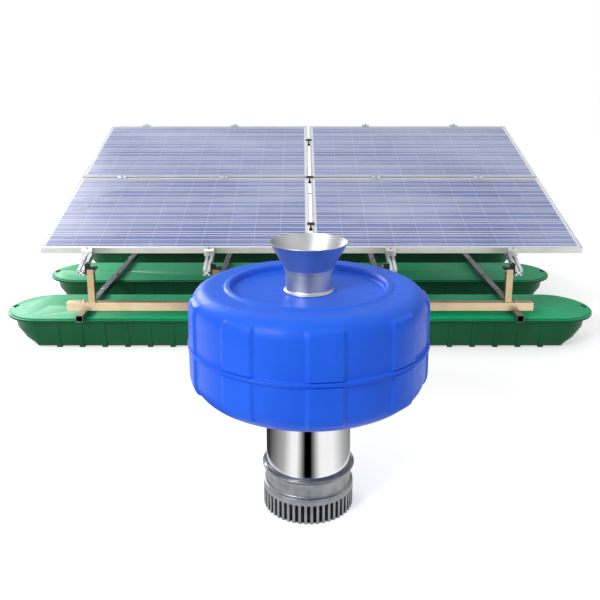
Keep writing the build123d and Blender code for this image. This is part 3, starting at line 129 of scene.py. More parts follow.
def blend_colours(tree: Tree, share: object, first: object, second: object) -> Socket:
    """Mix two colours.

    Args:
        tree: The node tree.
        share: Share of the second colour, a value or socket.
        first: Colour or socket.
        second: Colour or socket.

    Returns:
        The socket with the mixed colour.
    """
    node = add_node(tree, "ShaderNodeMix", {"Factor": share}, data_type="RGBA")
    for index, value in ((6, first), (7, second)):
        if isinstance(value, bpy.types.NodeSocket):
            tree.links.new(value, node.inputs[index])
        else:
            node.inputs[index].default_value = value
    return node.outputs[2]


def fresh_material(name: str) -> tuple[bpy.types.Material, Tree, Socket]:
    """Start a material.

    Args:
        name: Name of the material.

    Returns:
        The material, its node tree, and the Object coordinates.
    """
    material = bpy.data.materials.new(name)
    material.use_nodes = True
    tree = material.node_tree
    tree.nodes.clear()
    coordinates = add_node(tree, "ShaderNodeTexCoord", {}).outputs["Object"]
    return material, tree, coordinates


def finish_material(tree: Tree, inputs: dict) -> None:
    """Close a material with its surface shader.

    Args:
        tree: The node tree.
        inputs: Values and sockets of the shader.
    """
    shader = add_node(tree, "ShaderNodeBsdfPrincipled", inputs)
    add_node(tree, "ShaderNodeOutputMaterial", {"Surface": shader.outputs["BSDF"]})


def noise(tree: Tree, coordinates: Socket, size_mm: float, detail: float = 2.0, **settings: float) -> Socket:
    """Noise whose grain has a real size.

    Args:
        tree: The node tree.
        coordinates: Coordinates in metres.
        size_mm: Rough width of one grain.
        detail: Octaves of finer noise.
        settings: Further inputs of the noise, by name.

    Returns:
        The noise's value.
    """
    inputs = {"Vector": coordinates, "Scale": 1 / (size_mm * MM), "Detail": detail, **settings}
    return add_node(tree, "ShaderNodeTexNoise", inputs).outputs["Fac"]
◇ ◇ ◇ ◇
Task goal. Restate the whole of the material exactly.

Solved problem.
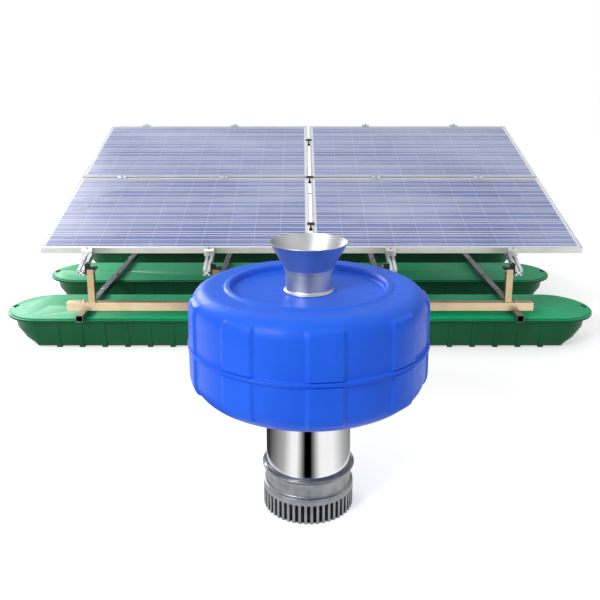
Keep writing the build123d and Blender code for this image. This is part 3, starting at line 129 of scene.py. More parts follow.
def blend_colours(tree: Tree, share: object, first: object, second: object) -> Socket:
    """Mix two colours.

    Args:
        tree: The node tree.
        share: Share of the second colour, a value or socket.
        first: Colour or socket.
        second: Colour or socket.

    Returns:
        The socket with the mixed colour.
    """
    node = add_node(tree, "ShaderNodeMix", {"Factor": share}, data_type="RGBA")
    for index, value in ((6, first), (7, second)):
        if isinstance(value, bpy.types.NodeSocket):
            tree.links.new(value, node.inputs[index])
        else:
            node.inputs[index].default_value = value
    return node.outputs[2]


def fresh_material(name: str) -> tuple[bpy.types.Material, Tree, Socket]:
    """Start a material.

    Args:
        name: Name of the material.

    Returns:
        The material, its node tree, and the Object coordinates.
    """
    material = bpy.data.materials.new(name)
    material.use_nodes = True
    tree = material.node_tree
    tree.nodes.clear()
    coordinates = add_node(tree, "ShaderNodeTexCoord", {}).outputs["Object"]
    return material, tree, coordinates


def finish_material(tree: Tree, inputs: dict) -> None:
    """Close a material with its surface shader.

    Args:
        tree: The node tree.
        inputs: Values and sockets of the shader.
    """
    shader = add_node(tree, "ShaderNodeBsdfPrincipled", inputs)
    add_node(tree, "ShaderNodeOutputMaterial", {"Surface": shader.outputs["BSDF"]})


def noise(tree: Tree, coordinates: Socket, size_mm: float, detail: float = 2.0, **settings: float) -> Socket:
    """Noise whose grain has a real size.

    Args:
        tree: The node tree.
        coordinates: Coordinates in metres.
        size_mm: Rough width of one grain.
        detail: Octaves of finer noise.
        settings: Further inputs of the noise, by name.

    Returns:
        The noise's value.
    """
    inputs = {"Vector": coordinates, "Scale": 1 / (size_mm * MM), "Detail": detail, **settings}
    return add_node(tree, "ShaderNodeTexNoise", inputs).outputs["Fac"]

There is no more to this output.